Now it makes sense that this force is negative because in our diagram we’ve got it acting to the left, which we know is the negative direction. And this value of 𝐹 subscript 𝑠 is the force on the ship from the wind pushing on its sails, which is exactly what the first part of the question was asking us to find. So our answer to this first bit of the question is negative 2500 newtons.
Okay, let’s clear ourselves a bit of space to look at the second part of the question.

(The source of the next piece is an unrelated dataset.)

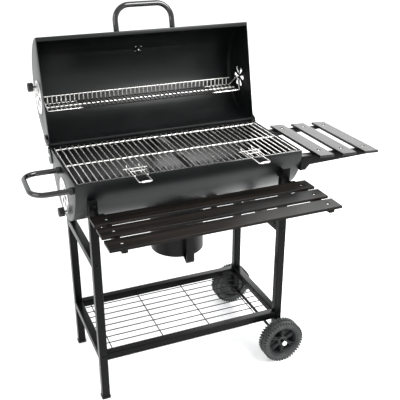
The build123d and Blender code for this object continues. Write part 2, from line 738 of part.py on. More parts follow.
def damper(side, centre_y, centre_z, turn, knob_angle):
    """A turning vent disc, and its knob on a short stem."""
    outside = Plane.YZ.offset(side * (CAP_OUT + 0.1))
    knob_y = centre_y + KNOB_RADIUS_OUT * cos(radians(knob_angle))
    knob_z = centre_z + KNOB_RADIUS_OUT * sin(radians(knob_angle))
    with BuildPart() as disc:
        with BuildSketch(outside):
            with Locations((centre_y, centre_z)):
                Circle(DAMPER_R)
                Circle(PIN_R + RUNNING, mode=Mode.SUBTRACT)
                with PolarLocations(0, VENT_PETALS, start_angle=turn):
                    add(PETAL, mode=Mode.SUBTRACT)
        extrude(amount=side * DISC_T)
    with BuildPart() as knob:
        with BuildSketch(outside.offset(side * DISC_T)):
            with Locations((knob_y, knob_z)):
                Circle(2.5)
        extrude(amount=side * (KNOB_STEM + 4))
        with BuildSketch(outside.offset(side * (DISC_T + KNOB_STEM))):
            with Locations((knob_y, knob_z)):
                RegularPolygon(KNOB_R, 8)
        extrude(amount=side * KNOB_LENGTH)
        rim = knob.edges().group_by(Axis.X)
        chamfer(rim[-1 if side > 0 else 0], length=2.5)
    return disc.part, knob.part


def rivet(side, centre_y, centre_z, inward):
    """The pin a damper turns on; on the lid its inner end carries the rack."""
    with BuildPart() as pin:
        with BuildSketch(Plane.YZ.offset(side * (CAP_OUT + DISC_T + 1.6))):
            with Locations((centre_y, centre_z)):
                Circle(PIN_R)
        extrude(amount=-side * (DISC_T + 1.6 + inward))
        with BuildSketch(Plane.YZ.offset(side * (CAP_OUT + DISC_T + 0.3))):
            with Locations((centre_y, centre_z)):
                Circle(6.5)
        extrude(amount=side * 2.2, taper=25)
        with BuildSketch(Plane.YZ.offset(side * (CAP_OUT - inward))):
            with Locations((centre_y, centre_z)):
                Circle(5.5)
        extrude(amount=-side * 2)
    return pin.part


PIN_INWARD = 13.0
LID_KNOB_TURN = 132.0            # degrees from the rear, on the closed lid
BOWL_KNOB_TURN = 245.0
lid_vent = (LID_VENT_Y, LID_Z + VENT_DEPTH)
bowl_vent = (0.0, RIM_Z - BOWL_VENT_DEPTH)
left_disc, left_knob = damper(-1, *lid_vent, LID_PETAL_TURN, LID_KNOB_TURN)
right_disc, right_knob = damper(1, *lid_vent, LID_PETAL_TURN, LID_KNOB_TURN)
bowl_disc, bowl_knob = damper(-1, *bowl_vent, 0, BOWL_KNOB_TURN)
finish_on_lid("lid_left_damper", left_disc)
finish_on_lid("lid_left_damper_knob", left_knob)
finish_on_lid("lid_right_damper", right_disc)
finish_on_lid("lid_right_damper_knob", right_knob)
finish("bowl_left_damper", bowl_disc)
finish("bowl_left_damper_knob", bowl_knob)
with BuildPart() as lid_rivets:
    add(rivet(-1, *lid_vent, PIN_INWARD))
    add(rivet(1, *lid_vent, PIN_INWARD))
finish_on_lid("lid_damper_rivets", lid_rivets.part)
finish("bowl_damper_rivet", rivet(-1, *bowl_vent, 4.0))

# ---------------------------------------------------------------- warming rack
# It hangs from the two lid rivets like a swing, so it stays level.
RACK_DROP = 38.0
RACK_HALF_Y = 42.0
RACK_HALF_X = 335.0
RACK_FENCE = 25.0
RACK_RAIL_R = 2.0
RACK_WIRE_R = 1.5
RACK_PITCH = 15.0
RACK_WIRES = 44
EYE_X = CAP_OUT - PIN_INWARD + 1.0
rack_y, rack_z = opened(*lid_vent)
tray_z = rack_z - RACK_DROP
front_y, back_y = rack_y - RACK_HALF_Y, rack_y + RACK_HALF_Y
with BuildPart() as rack:
    rack_rails = along_x(-RACK_HALF_X, RACK_HALF_X)
    with BuildSketch(rack_rails[0]):
        with Locations((front_y, tray_z), (rack_y, tray_z), (back_y, tray_z),
                       (back_y, tray_z + RACK_FENCE)):
            Circle(RACK_RAIL_R)
    extrude(amount=rack_rails[1])
    wire_level = tray_z + RACK_RAIL_R + WELD_GAP + RACK_WIRE_R
    tray_wires = along_y(front_y, back_y - RACK_RAIL_R - WELD_GAP - 2 * RACK_WIRE_R - 0.1)
    with BuildSketch(tray_wires[0]):
        with Locations((0, wire_level)):
            with GridLocations(RACK_PITCH, 1, RACK_WIRES, 1):
                Circle(RACK_WIRE_R)
    extrude(amount=tray_wires[1])
    with BuildSketch(Plane.XY.offset(tray_z)):
        with Locations((0, back_y - RACK_RAIL_R - WELD_GAP - RACK_WIRE_R)):
            with GridLocations(RACK_PITCH, 1, RACK_WIRES, 1):
                Circle(RACK_WIRE_R)
    extrude(amount=RACK_FENCE + 1)
with BuildPart() as rack_ends:
    for side in (-1, 1):
        with BuildSketch(Plane.YZ.offset(side * EYE_X)):
            with Locations((rack_y, rack_z)):
                Circle(PIN_R + 3)
                Circle(PIN_R + RUNNING, mode=Mode.SUBTRACT)
        extrude(amount=side * 3)
        middle_x = side * (EYE_X + 1.5)
        for toward in (-1, 1):
            add(rod_between(
                (middle_x, rack_y + toward * 4.2, rack_z - 4.2),
                (side * (RACK_HALF_X + 2.2), rack_y + toward * RACK_HALF_Y, tray_z), 1.5))
with BuildPart() as warming_rack:
    add(rack.part)
    add(rack_ends.part)
finish("warming_rack", warming_rack.part)

# ---------------------------------------------------------------- thermometer
with BuildPart() as dial_case:
    with BuildSketch(thermo_plane(DRUM_R + DIAL_LIFT)):
        Circle(DIAL_R)
    extrude(amount=DIAL_DEPTH)
    with BuildSketch(thermo_plane(DRUM_R + DIAL_LIFT + DIAL_FLOOR)):
        Circle(DIAL_R - 2)
    extrude(amount=DIAL_DEPTH, mode=Mode.SUBTRACT)
    with BuildSketch(thermo_plane(DRUM_R + DIAL_LIFT)):
        Circle(THERMO_STEM_R)
    extrude(amount=-THERMO_STEM_L)
finish_on_lid("thermometer_case", dial_case.part)

NUT_OUT = DRUM_R - SHEET - 0.8
with BuildPart() as dial_nut:
    with BuildSketch(thermo_plane(NUT_OUT - 2)):
        RegularPolygon(9, 6)
        Circle(THERMO_STEM_R, mode=Mode.SUBTRACT)
    extrude(amount=-6)
    with BuildSketch(thermo_plane(NUT_OUT)):
        Circle(15)
        Circle(THERMO_STEM_R, mode=Mode.SUBTRACT)
    extrude(amount=-2)
    with BuildSketch(thermo_plane(NUT_OUT - 2)):
        with PolarLocations(12, 4, start_angle=45):
            Circle(1.8)
    extrude(amount=-3)
finish_on_lid("thermometer_nut", dial_nut.part)

with BuildPart() as needle:
    with BuildSketch(thermo_plane(DRUM_R + DIAL_LIFT + DIAL_FLOOR + 0.5)):
        Circle(3)
        with Locations((7, 0)):
            Rectangle(16, 1.4)
        with Locations((-5, 0)):
            Rectangle(8, 2.2)
    extrude(amount=0.8)
finish_on_lid("thermometer_needle", needle.part)

# ---------------------------------------------------------------- front shelf
BOLT_SEAT_R = 6.2
BOLT_SEAT_DEPTH = 3.2


def slat_board(middle, length, width, top, bolt_places):
    """A shelf slat with softened top edges and a recess for each bolt head."""
    with BuildPart() as slat:
        with BuildSketch(Plane.XY.offset(top - SLAT_T)):
            with Locations(middle):
                RectangleRounded(length, width, 2)
        extrude(amount=SLAT_T)
        chamfer(slat.faces().sort_by(Axis.Z)[-1].edges(), length=1)
        with BuildSketch(Plane.XY.offset(top)):
            with Locations(*bolt_places):
                Circle(BOLT_SEAT_R)
        extrude(amount=-BOLT_SEAT_DEPTH, mode=Mode.SUBTRACT)
    return slat.part


front_arm_x = (LEFT_LEG_X + TUBE / 2, RIGHT_LEG_X + TUBE / 2)
front_bolt_x = [arm_x + ARM_FLANGE / 2 for arm_x in front_arm_x]
slat_mid = (FRONT_SLAT_X0 + FRONT_SLAT_X1) / 2
for number, slat_y in enumerate(FRONT_SLAT_Y, start=1):
    places = [(bolt_x, slat_y) for bolt_x in front_bolt_x]
    finish(f"front_slat_{number}", slat_board(
        (slat_mid, slat_y), FRONT_SLAT_X1 - FRONT_SLAT_X0, FRONT_SLAT_W, FRONT_SLAT_TOP, places))

ARM_TOP = FRONT_SLAT_TOP - SLAT_T
ARM_END = -402.0
ARM_TAB = 10.0
with BuildPart() as front_arms:
    for arm_x in front_arm_x:
        with BuildSketch(Plane.YZ.offset(arm_x)):
            with BuildLine():
                Polyline((-148, ARM_TOP), (-148, 600), (-176, 600), (-196, 622),
                         (ARM_END, ARM_TOP - ARM_TAB), (ARM_END, ARM_TOP), close=True)
            make_face()
        extrude(amount=ARM_T)
        with BuildSketch(Plane.YZ.offset(arm_x)):
            with Locations(((ARM_END - 176) / 2, ARM_TOP - ARM_T / 2)):
                Rectangle(-176 - ARM_END, ARM_T)
        extrude(amount=ARM_FLANGE)
        with BuildSketch(Plane.YZ.offset(arm_x)):
            with Locations((ARM_END + ARM_T / 2, ARM_TOP - ARM_TAB / 2)):
                Rectangle(ARM_T, ARM_TAB)
        extrude(amount=ARM_FLANGE)
    with BuildSketch(drum_plane):
        with Locations((0, RIM_Z)):
            Circle(DRUM_R)
    extrude(amount=drum_length, mode=Mode.SUBTRACT)
finish("front_shelf_arms", front_arms.part)

# ---------------------------------------------------------------- side shelf
SIDE_ARM_TOP = SIDE_SLAT_TOP - SLAT_T
SIDE_ARM_END = 624.0
SIDE_ARM_LOW = 672.0
SIDE_FLANGE = 30.0
SIDE_ARMS = ((-162.0, 1), (119.0, -1))     # outer face of each arm, and where its flange points
SIDE_BOLT_Y = (-139.0, 97.0)


def drooped(part):
    """Turns a part of the side shelf down about its upper edge at the bowl."""
    return part.rotate(Axis((CAP_OUT, 0, SIDE_SLAT_TOP), (0, 1, 0)), SIDE_DROOP)


slat_mid = (SIDE_SLAT_Y0 + SIDE_SLAT_Y1) / 2
for number, slat_x in enumerate(SIDE_SLAT_X, start=1):
    places = [(slat_x, bolt_y) for bolt_y in SIDE_BOLT_Y]
    finish(f"side_slat_{number}", drooped(slat_board(
        (slat_x, slat_mid), SIDE_SLAT_W, SIDE_SLAT_Y1 - SIDE_SLAT_Y0, SIDE_SLAT_TOP, places)))

with BuildPart() as level_arms:
    for arm_y, toward in SIDE_ARMS:
        with BuildSketch(Plane(origin=(0, arm_y, 0), x_dir=(toward, 0, 0), z_dir=(0, -toward, 0))):
            with BuildLine():
                Polyline(*[(toward * x, z) for x, z in (
                    (CAP_OUT, SIDE_ARM_TOP), (CAP_OUT, SIDE_ARM_LOW),
                    (CAP_OUT + 20, SIDE_ARM_LOW + 2), (CAP_OUT + 34, SIDE_ARM_LOW + 18),
                    (SIDE_ARM_END, SIDE_ARM_TOP - 10), (SIDE_ARM_END, SIDE_ARM_TOP))], close=True)
            make_face()
        extrude(amount=-ARM_T)
        with BuildSketch(Plane.XY.offset(SIDE_ARM_TOP)):
            with Locations(((CAP_OUT + SIDE_ARM_END) / 2, arm_y + toward * SIDE_FLANGE / 2)):
                Rectangle(SIDE_ARM_END - CAP_OUT, SIDE_FLANGE)
        extrude(amount=-ARM_T)
with BuildPart() as side_arms:
    add(drooped(level_arms.part))
    for arm_y, toward in SIDE_ARMS:
        with BuildSketch(Plane.YZ.offset(CAP_OUT)):
            with Locations((arm_y + toward * SIDE_FLANGE / 2, (SIDE_ARM_LOW + SIDE_ARM_TOP) / 2)):
                Rectangle(SIDE_FLANGE, SIDE_ARM_TOP - SIDE_ARM_LOW)
        extrude(amount=ARM_T)
    with BuildSketch(Plane.YZ.offset(CAP_OUT)):
        with Locations((0, SIDE_ARM_TOP)):
            Rectangle(4 * DRUM_R, 2 * DRUM_R)
    extrude(amount=-CAP_LIP, mode=Mode.SUBTRACT)
finish("side_shelf_arms", side_arms.part)

with BuildPart() as shelf_bolts:
    add(bolt_heads(Plane.XY.offset(FRONT_SLAT_TOP - BOLT_SEAT_DEPTH), [
        (bolt_x, slat_y) for bolt_x in front_bolt_x for slat_y in FRONT_SLAT_Y]))
    add(drooped(bolt_heads(Plane.XY.offset(SIDE_SLAT_TOP - BOLT_SEAT_DEPTH), [
        (slat_x, bolt_y) for slat_x in SIDE_SLAT_X for bolt_y in SIDE_BOLT_Y])))
finish("shelf_bolts", shelf_bolts.part)

# ---------------------------------------------------------------- export
boxes = [part.bounding_box() for part in MADE.values()]
low = [min(getattr(box.min, axis) for box in boxes) for axis in "XYZ"]
high = [max(getattr(box.max, axis) for box in boxes) for axis in "XYZ"]
shift = Location((-(low[0] + high[0]) / 2, -(low[1] + high[1]) / 2, 0))
print("size", [round(top - bottom, 2) for top, bottom in zip(high, low)], "lowest", low[2])
print("drum middle in the part's frame", shift.position)
os.makedirs("parts", exist_ok=True)
for name, part in MADE.items():
    placed = part.moved(shift)
    placed.label = name
    export_step(placed, f"parts/{name}.step")
print(len(MADE), "pieces written")
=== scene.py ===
# %% [markdown]
# # A barrel charcoal grill on a cart
# The grill is a drum of black enamelled sheet split into a bowl and a lid, on a frame of square
# tube with two slatted shelves, two wheels and a wire shelf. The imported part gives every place
# and size, so this lesson starts by opening it and measuring it, and nothing is fitted by eye.

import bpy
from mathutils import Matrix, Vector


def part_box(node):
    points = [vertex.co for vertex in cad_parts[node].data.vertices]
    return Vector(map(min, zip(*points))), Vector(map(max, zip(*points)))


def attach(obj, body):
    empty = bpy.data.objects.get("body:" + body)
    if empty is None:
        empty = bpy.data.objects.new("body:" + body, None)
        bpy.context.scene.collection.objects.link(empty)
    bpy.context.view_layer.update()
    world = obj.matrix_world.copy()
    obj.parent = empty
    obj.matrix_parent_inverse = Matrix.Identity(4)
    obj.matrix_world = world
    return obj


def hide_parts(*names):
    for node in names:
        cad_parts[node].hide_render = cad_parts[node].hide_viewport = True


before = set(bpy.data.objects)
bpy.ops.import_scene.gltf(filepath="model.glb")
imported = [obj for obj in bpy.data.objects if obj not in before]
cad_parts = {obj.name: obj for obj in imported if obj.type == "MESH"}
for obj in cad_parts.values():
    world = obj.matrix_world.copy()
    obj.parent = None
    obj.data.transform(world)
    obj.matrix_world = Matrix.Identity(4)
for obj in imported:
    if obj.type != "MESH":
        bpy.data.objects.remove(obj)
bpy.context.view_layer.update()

# %% Tools and units
import math

import bmesh
import bpy
from mathutils import Matrix, Vector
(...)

This second part is asking us for the upward reaction force on the ship. So that’s the value of the quantity we’ve labeled as 𝐹 subscript 𝑟 in our diagram. For the first part of the question, we used Newton’s first law of motion to deduce that there must be no net horizontal force acting on the ship. This same law also tells us that there must be no net vertical force acting on it. In this case, there are only two vertical forces acting. There’s 𝐹 subscript 𝑟, the reaction force of the water, and 𝐹 subscript 𝑔, the weight force.
Since we know that there is no net vertical force, then the sum of these two forces, 𝐹 subscript 𝑟 plus 𝐹 subscript 𝑔, must be equal to zero newtons. We’re trying to find the value of 𝐹 subscript 𝑟. So let’s make it the subject of the equation. We can do this by subtracting 𝐹 subscript 𝑔 from both sides. On the right-hand side, the positive and negative 𝐹 subscript 𝑔 terms cancel each other out. So we end up with an equation that says 𝐹 subscript 𝑟 is equal to negative 𝐹 subscript 𝑔.
Now that we’ve got this equation for the reaction force, 𝐹 subscript 𝑟, all we need to do is sub in our value for the weight force, 𝐹 subscript 𝑔. This gives us that 𝐹 subscript 𝑟 is equal to negative negative 7000 newtons. The two negative signs cancel each other out to give us a positive result of 7000 newtons, which makes sense because the reaction force is in the upward direction, which we took as positive. This upward reaction force applied by the water to the ship is exactly what we were asked to find. So our answer for this second part of the question is 7000 newtons.